Companies like GitLab are different; these layoffs seem extremely risky long-term. But they're unprofitable and capital has gotten a lot more expensive, so they might not have much of a choice.


Do the founders still believe in Google culture? It seemed to be styled as a place that other Stanford new college grads would want to go (money, status, lifestyle, ambition).

Without goodwill, even senior people pulling down $500K-$1M and performing very well are going to be thinking about when it makes sense to leave (for a competitor, startup, or windsurfing/woodworking).


Is there a single company anywhere that doesn't intermittently layoff employees? Like, I think its good, of course, to analyze and criticize, but why particularize it so case by case in all these threads? It just feels like a lot of missing the forest for the trees.
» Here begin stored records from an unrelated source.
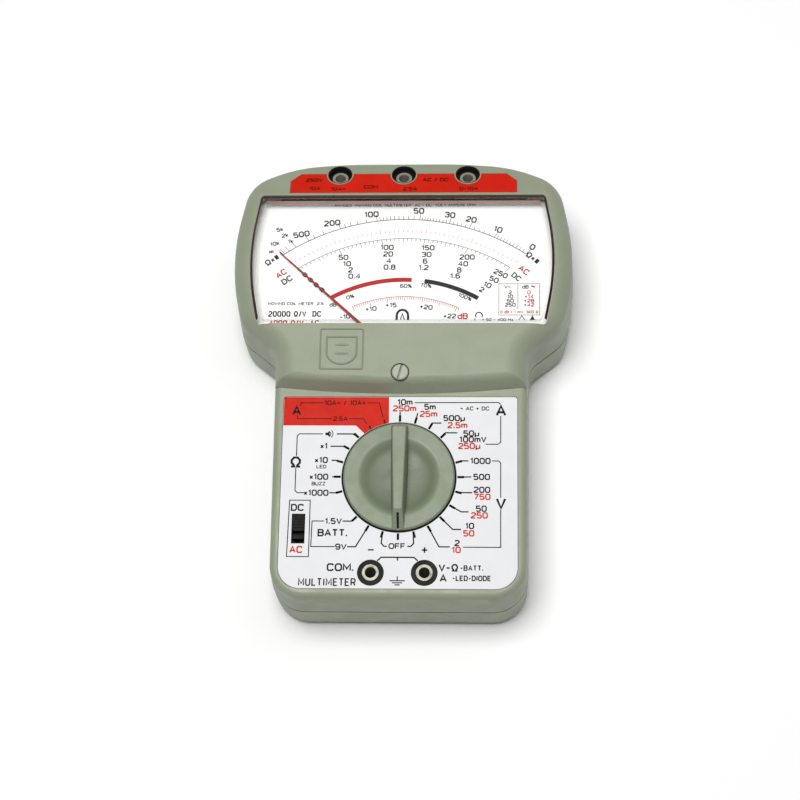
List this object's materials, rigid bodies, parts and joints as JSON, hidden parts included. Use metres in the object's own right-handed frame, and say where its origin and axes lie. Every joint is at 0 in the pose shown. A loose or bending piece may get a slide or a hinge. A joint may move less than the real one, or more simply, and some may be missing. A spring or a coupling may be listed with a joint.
{
  "type": "analog multimeter",
  "caption": "Hand-held moving-coil multimeter with a T-shaped case, wide dial window, rotary range selector, AC/DC slide switch and 4 mm test sockets.",
  "frame": {"origin": "middle of the case's length and width, on the surface that the rubber feet rest on", "axes": "+X right and +Y towards the meter head for someone reading the dial, +Z out of the front panel"},
  "size_m": [0.1276, 0.1704, 0.046],
  "materials": {
    "case_green": "moulded, fine matt texture",
    "knob_green": "moulded, fine matt texture",
    "zero_screw_green": "moulded, satin",
    "clear_window": "clear polished acrylic",
    "dial_white": "white printed plate",
    "label_white": "white printed overlay",
    "strip_red": "red printed overlay",
    "socket_black": "black moulded",
    "black_plastic": "black moulded",
    "nickel": "nickel plated",
    "brass": "bare brass",
    "bronze": "phosphor bronze strip",
    "copper": "enamelled copper winding",
    "steel": "zinc plated",
    "iron": "machined, dull",
    "pointer_red": "red lacquered aluminium",
    "board_green": "glass-epoxy with green resist",
    "resistor_body": "lacquered ceramic",
    "trimmer_blue": "moulded",
    "capacitor_sleeve": "shrink sleeve",
    "fuse_glass": "clear glass with plated caps",
    "cell_wrap": "plain dark wrapper",
    "foot_rubber": "matt rubber"
  },
  "bodies": {
    "case": {"front_case": "case_green", "rear_case": "case_green", "meter_window": "clear_window", "dial_plate": "dial_white", "panel_label": "label_white", "socket_label": "strip_red", "case_screws": "steel", "movement_screws": "steel", "socket_nuts": "nickel", "rubber_feet": "foot_rubber", "detent_balls": "steel", "detent_housings": "black_plastic", "detent_springs": "steel", "slide_switch_body": "black_plastic", "yoke_ring": "iron", "core_magnet": "iron", "core_bridges": "brass", "lower_hairspring": "bronze", "upper_bridge": "brass", "upper_jewel_screw": "brass", "lower_jewel_screw": "brass", "movement_base": "black_plastic", "circuit_board": "board_green", "resistors": "resistor_body", "trimmers": "trimmer_blue", "capacitor": "capacitor_sleeve", "fuse": "fuse_glass", "fuse_clips": "brass", "shunt_bar": "brass", "buzzer": "black_plastic", "ohm_potentiometer": "black_plastic", "cell_left": "cell_wrap", "cell_right": "cell_wrap", "battery_contacts": "nickel", "socket_insulator_1": "socket_black", "socket_contact_1": "nickel", "socket_insulator_2": "socket_black", "socket_contact_2": "nickel", "socket_insulator_3": "socket_black", "socket_contact_3": "nickel", "socket_insulator_4": "socket_black", "socket_contact_4": "nickel", "socket_insulator_5": "socket_black", "socket_contact_5": "nickel"},
    "range_knob": {"selector_knob": "knob_green", "range_rotor": "black_plastic", "rotor_screw": "steel", "wiper_contacts": "brass"},
    "slide": {"slide_button": "black_plastic", "slide_contact": "brass"},
    "coil": {"moving_coil": "copper", "coil_staff": "steel", "pointer": "pointer_red", "balance_weights": "brass"},
    "zero_screw": {"zero_adjust_screw": "zero_screw_green"},
    "zero_arm": {"zero_arm": "brass", "upper_hairspring": "bronze"},
    "ohm_wheel": {"ohm_thumbwheel": "black_plastic"},
    "door": {"battery_door": "case_green", "door_screw": "steel"}
  },
  "joints": [
    {"name": "selector_turn", "type": "hinge", "parent": "case", "child": "range_knob", "pos_m": [0, -0.04, 0.038], "axis": [0, 0, -1], "continuous": true},
    {"name": "ac_dc_slide", "type": "slide", "parent": "case", "child": "slide", "axis": [0, -1, 0], "range_m": [0, 0.0042]},
    {"name": "coil_turn", "type": "hinge", "parent": "case", "child": "coil", "pos_m": [0, 0.0043, 0.03], "axis": [0, 0, -1], "range_deg": [-1.5, 96], "stiffness_Nm_per_rad": 0.00002},
    {"name": "zero_screw_turn", "type": "hinge", "parent": "case", "child": "zero_screw", "pos_m": [0, -0.0023, 0.044], "axis": [0, 0, 1], "range_deg": [-60, 60]},
    {"name": "zero_arm_turn", "type": "hinge", "parent": "case", "child": "zero_arm", "pos_m": [0, 0.0043, 0.0385], "axis": [0, 0, 1], "range_deg": [-6.2, 6.2]},
    {"name": "ohm_adjust_turn", "type": "hinge", "parent": "case", "child": "ohm_wheel", "pos_m": [-0.0386, -0.03, 0.0215], "axis": [0, 0, 1], "range_deg": [-135, 135]},
    {"name": "battery_door_lift", "type": "slide", "parent": "case", "child": "door", "axis": [0, 0, -1], "range_m": [0, 0.03]}
  ],
  "couplings": [
    {"joint": "zero_arm_turn", "follows": "zero_screw_turn", "ratio": 0.098}
  ]
}
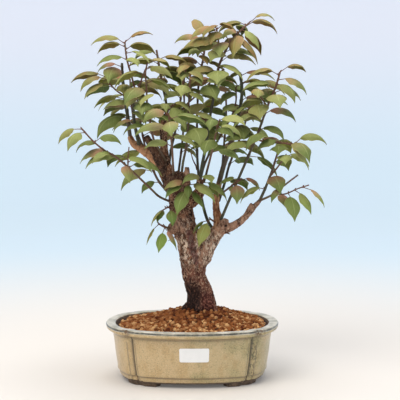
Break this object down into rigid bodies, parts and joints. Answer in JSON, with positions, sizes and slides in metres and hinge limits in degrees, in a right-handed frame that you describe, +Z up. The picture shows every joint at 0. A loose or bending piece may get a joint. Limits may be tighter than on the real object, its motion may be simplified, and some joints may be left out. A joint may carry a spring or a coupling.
{
  "type": "japanese apricot bonsai",
  "caption": "Old two-limbed apricot trunk with straight leafy shoots, in clay granules in a lobed glazed pot on four low feet; a free-standing indoor or garden display plant.",
  "frame": {"origin": "on the table under the middle of the pot's four feet", "axes": "+Z up the tree, +X to the viewer's right along the pot's long side, -Y towards the viewer"},
  "size_m": [0.3569, 0.229, 0.5048],
  "materials": {
    "glaze": "beige-olive glaze, glossy, unglazed brown feet",
    "paper": "blank white paper sticker",
    "mesh": "moulded mesh",
    "soil": "fired clay granules, matte, 3 to 5 mm",
    "bark": "rough flaking bark",
    "shoot": "olive leaves and dark green stems"
  },
  "bodies": {
    "root": {"pot": "glaze", "label": "paper", "drain_screen_left": "mesh", "drain_screen_right": "mesh", "soil": "soil", "trunk": "bark", "shoot_left_long": "shoot", "shoot_top_right": "shoot", "shoot_far_right": "shoot", "shoot_right_tip": "shoot", "shoot_right_low": "shoot", "shoot_left_tall": "shoot", "shoot_left_second": "shoot", "shoot_left_inner": "shoot", "shoot_left_rear": "shoot", "shoot_centre_cut": "shoot", "shoot_limb_top": "shoot", "shoot_centre": "shoot", "shoot_centre_right": "shoot", "shoot_middle_tall": "shoot", "shoot_right_slender": "shoot", "shoot_right_main": "shoot", "shoot_right_rear": "shoot", "shoot_left_burl": "shoot", "shoot_trunk_front": "shoot", "shoot_trunk_left": "shoot", "shoot_fork_front": "shoot", "shoot_branch_leaf": "shoot", "shoot_right_inner": "shoot", "shoot_back_left": "shoot", "shoot_back_centre": "shoot", "shoot_back_right": "shoot", "shoot_front_left": "shoot", "shoot_front_right": "shoot"}
  },
  "joints": []
}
If you were studying an animal that has been shown in all prior research to intermittently eat its offspring, you wouldn't then stop at each animal and ask "why is this animal doing this?" You would start to generalize as a good scientist and understand that this is just how these animals sustain themselves. You wouldn't moralize the animals, you would understand they are apart of a deterministic system which requires this.

If you have a problem with layoffs and workers being chronically undermined for the sake of the bosses, then you have problem with our current economic order, not this or that company.


> this is just how these animals sustain themselves.

Because in economics not everyone is a Keynesian who just ascribes behavior to animal spirits.


Hehe I think you might be reading that too literally :). I was just using an analogy to make my point.


But as amusing as it is to riff off of your analogy, your point is still wrong. When studying the behavior of human beings, and corporations are people, friend, it is important to try to fathom the motivations of their decisions. You can’t simply look at the behavior of companies, even in aggregate, and pretend it’s scientific to say, “ah, that is simply how they sustain themselves.”

And in this case perhaps what people are upset about isn’t simply moralism, but the potential irrationality that drives the behavior we are all witnessing.


If it is irrationality, it seems like a huge case of mass-hysteria is happening!

When would it be time for you to consider adjusting your framework here? Is there really enough variation in the obervables here to justify seeing each company as its own fully-personed snowflake?


It does seem like a case of manic activity not unlike the overhiring that brought us to this point in the first place. As far as the economic validity of anything happening, who knows. I know better than to bet against the irrationality of the market.


Behavioral economists have ascribed economic bubbles to the same root causes as mass hysteria. Humans may become more sophisticated, but the tendency to believe in collective delusions are rooted deep in our psychology.